Green roofs are a way to combat urban blight and allow for the preservation of nature in an urban area. It can also be a great insulator, keeping your house or building warmer in winter and cooler in summer. Any existing building can have some form of a green roof. Green roofs can range from slanted roofs with only grass or moss growing on them to fully outfitted garden areas that include lawns and trees. Before going out and starting a garden on your roof or business, there is a lot of preparation that needs to be done.

Preparing the Roof:

Before any structure or object can be placed on your roof, you must have it inspected by a professional roofing contractor. Unless your home or building was designed with a green roof already in mind, structural changes must be made. If these preparations are not made, then there is a risk of leaking and total roof collapse. Drainage issues need to be worked out, especially considering that plants will need to be watered and will also have to drain. There may also be special considerations for roof heating and ventilation systems, if any are in place.
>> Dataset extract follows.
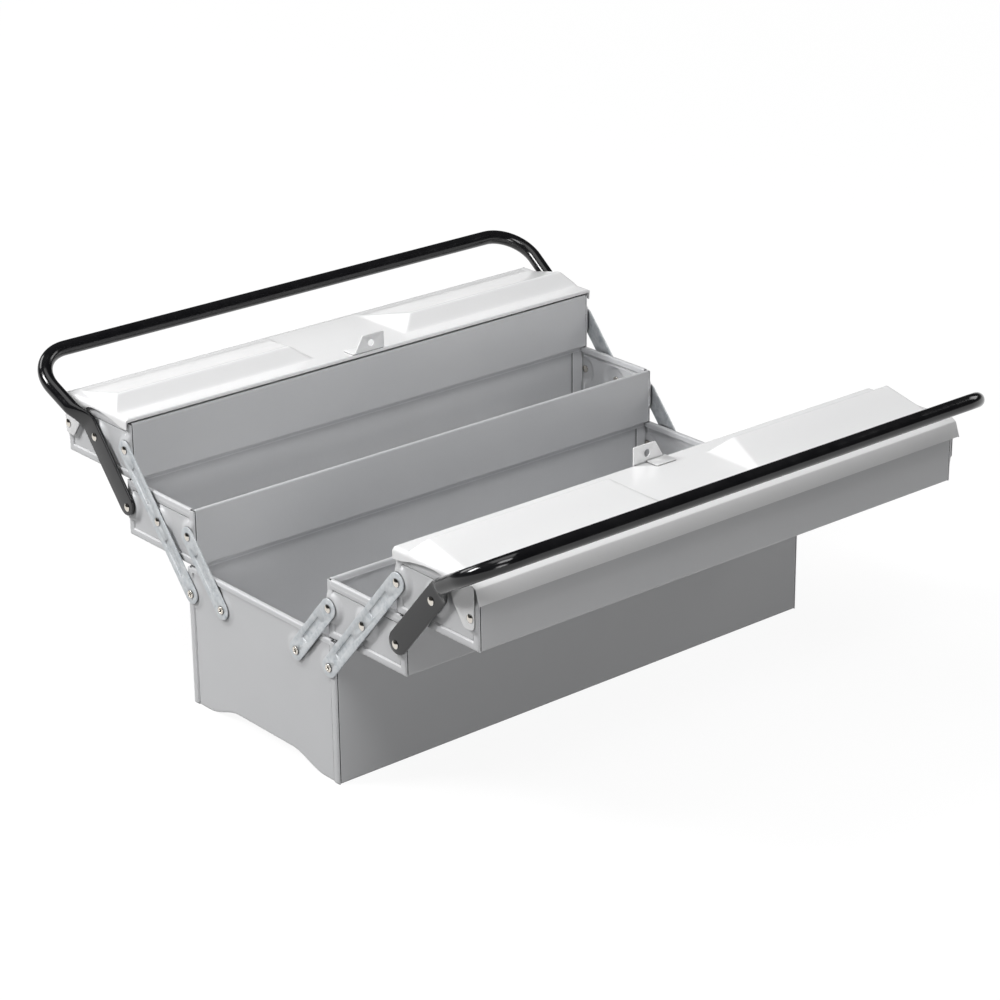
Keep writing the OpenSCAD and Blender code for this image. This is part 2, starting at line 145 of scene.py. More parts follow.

Getting Ready for Planting:

After the roofer has determined that your roof can go green as well as the type of green roof your home or business can have, it's time to start planning the design of your garden. Simple green roofs, such as those on a house with a slanted roof, can be done with few waterproofing membranes and plants in trays. These types of green roofs are easy to maintain and remove if there's ever a problem. More extensive systems, such as those on a flat roof, may require several layers of membranes, liners and moisture blankets between the roof and the soil in which the plants are grown.

Maintaining a Green Roof:

All roofs need regular maintenance, but some green roofs are higher maintenance than others. Occasionally, green roofs may need watering, weeding and pruning depending on the climate and the type of plants. This means that you should have an easy way to access your green roof if you live in a dry climate or plan to grow trees that need trimming. Gutters and drainage systems must be kept clean and clear no matter what kind of roof you have, but the increase of vegetation on the roof increases the possibility of clogging.

If you think that you might want a green roof, contact roofing contractors for an assessment and consultation. Do not attempt to start a green roof until you know your roof structure is sound and that the task can be completed. Once the green roof is installed, have regular roof checks and maintenance to keep problems to a minimum.